Her career began Off-Broadway, where she originated the role of Sister Mary Ignatius in Sister Mary Ignatius Explains It All for You, a performance so powerful it won her an Obie Award and—ironically—converted angry protestors into lifelong supporters. But it was her portrayal of Linda Loman in the 1999 Broadway revival of Death of a Salesman that cemented her status as a legend. Starring opposite Brian Dennehy, Franz brought to Linda not just quiet devotion, but a fierce protectiveness that playwright Arthur Miller himself praised as “rediscovered” in her hands. She would later reprise the role in Showtime’s 2000 adaptation, earning an Emmy nomination and further proof that her work could burn just as brightly on camera as it did under the proscenium arch.

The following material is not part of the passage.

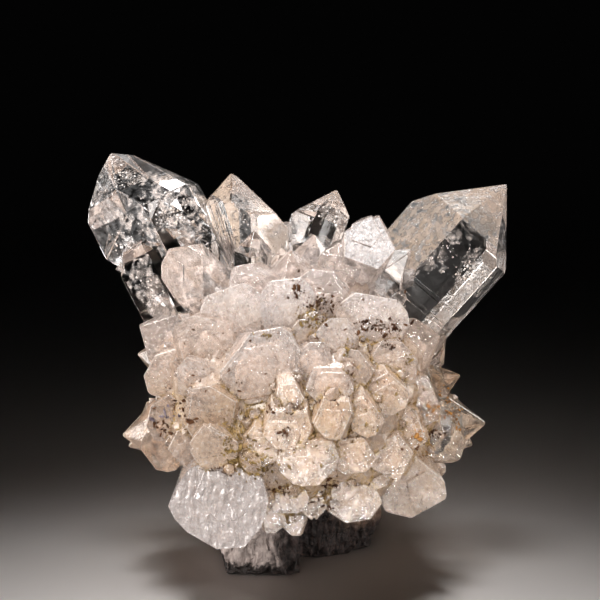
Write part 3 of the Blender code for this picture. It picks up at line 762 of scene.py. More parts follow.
# The cloudy quartz under the clear skin: nested bodies with the crystals' own
# faces, each further in and denser than the one before
milk_shells = []
for level, (inset, k) in enumerate(((0.45, 0.8), (1.2, 1.0))):
    parts = []
    for i, c in enumerate(crystals):
        long = c["axes"][0]
        size = max(c["sides"])
        d = inset * min(1.0, size / 3.5) * (0.7 + 0.9 * c["clear"])
        if min(c["sides"]) < d * 1.3:
            continue
        drop = k * size * (max(0.0, c["clear"] - 0.4) * 2.2)
        if c["clear"] > 0.9:
            drop = max(drop, c["length"] - 9.0 - 5.0 * level)
        if c["length"] - drop < 3:
            continue
        planes = [(-long, c["length"] - drop, CAP)] + [(n, v - d, w) for n, v, w in trims(c["name"], c["tip"])]
        _, first, side = c["axes"]
        for j in range(6):
            out = first * math.cos(math.radians(60 * j)) + side * math.sin(math.radians(60 * j))
            planes.append((out, c["sides"][j] - d, j))
            planes.append((out * math.cos(PYRAMID) + long * math.sin(PYRAMID), -c["setbacks"][j] - d, 6 + j))
            if c["lower"] and j in c["lower"]:
                planes.append((out * math.cos(PYRAMID) - long * math.sin(PYRAMID), c["lower"][j] - d, 12 + j))
        part = convex_body(planes)
        if len(part.faces) < 4 or not closed(part):
            part.free()
            continue
        bmesh.ops.translate(part, vec=c["tip"] - long * drop, verts=part.verts)
        parts.append(to_mesh(part, "shell", i))
    core = bmesh.new()
    core_lay = core.faces.layers.int.new("kind")
    bmesh.ops.create_icosphere(core, subdivisions=3, radius=1.0, matrix=Matrix.Translation(CORE_CENTRE)
                               @ Matrix.Diagonal((*[v - inset for v in CORE_SIZE], 1.0)))
    for face in core.faces:
        face[core_lay] = CORE
    body = united(to_mesh(core, "core", len(crystals)), parts)
    bm = bmesh.new()
    bm.from_mesh(body)
    bpy.data.meshes.remove(body)
    largest_island(bm)
    bmesh.ops.triangulate(bm, faces=bm.faces)
    for far in (2.4, 1.5):
        bmesh.ops.subdivide_edges(bm, edges=[e for e in bm.edges if e.calc_length() > far], cuts=1)
        bmesh.ops.triangulate(bm, faces=[f for f in bm.faces if len(f.verts) > 3])
    bm.normal_update()
    shell_lay = bm.faces.layers.int["kind"]
    dense, root = [], []
    for v in bm.verts:
        clearest = max(clear[min(f[shell_lay] // KINDS, count)] for f in v.link_faces)
        root.append(1.0 if clearest > 0.85 else 0.0)
        far = (v.co - Vector(CORE_CENTRE)).length
        dense.append(1.0 if clearest < 0.9 else float(smooth(27, 18, far)))
    for v in bm.verts:
        v.co += v.normal * (noise.noise(v.co * 0.55) - 0.15) * inset * 0.5
    for face in bm.faces:
        face.smooth = True
    obj = placed("milk_%d" % (level + 1), bm)
    store(obj.data, "dense", dense)
    store(obj.data, "root", root)
    milk_shells.append(obj)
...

Her résumé read like a love letter to great drama: Brighton Beach Memoirs, Morning’s at Seven, The Cherry Orchard, The Miracle Worker, Uncle Vanya—each role another thread in a tapestry woven from honesty and deep emotional intelligence. On screen, she shared the frame with Hollywood icons: Robert De Niro in Jacknife, Harrison Ford in Sabrina, Jamie Lee Curtis in Christmas with the Kranks. To television audiences, she was Mia, the warm innkeeper on Gilmore Girls, and a familiar, grounding presence on shows like Grey’s Anatomy, Homeland, Judging Amy, Law & Order, SVU, and Cold Case. Wherever she appeared, she had a way of making even the smallest role feel lived-in, real, and quietly unforgettable.
In her personal life, she married twice—first to actor Edward Binns, who died in 1990, and later to Christopher Pelham, who remained with her to the very end. She is survived by Pelham and her brother Joe, but also by a far larger, invisible family: the countless actors she influenced, the colleagues she inspired, and the audiences who saw themselves reflected in her work. Elizabeth Franz leaves behind a legacy defined not by celebrity flash, but by craft, courage, and humanity. She was a woman who turned pain into art, and art into comfort for others. May she rest in peace, knowing that the stories she helped tell will keep echoing long after the curtain has fallen.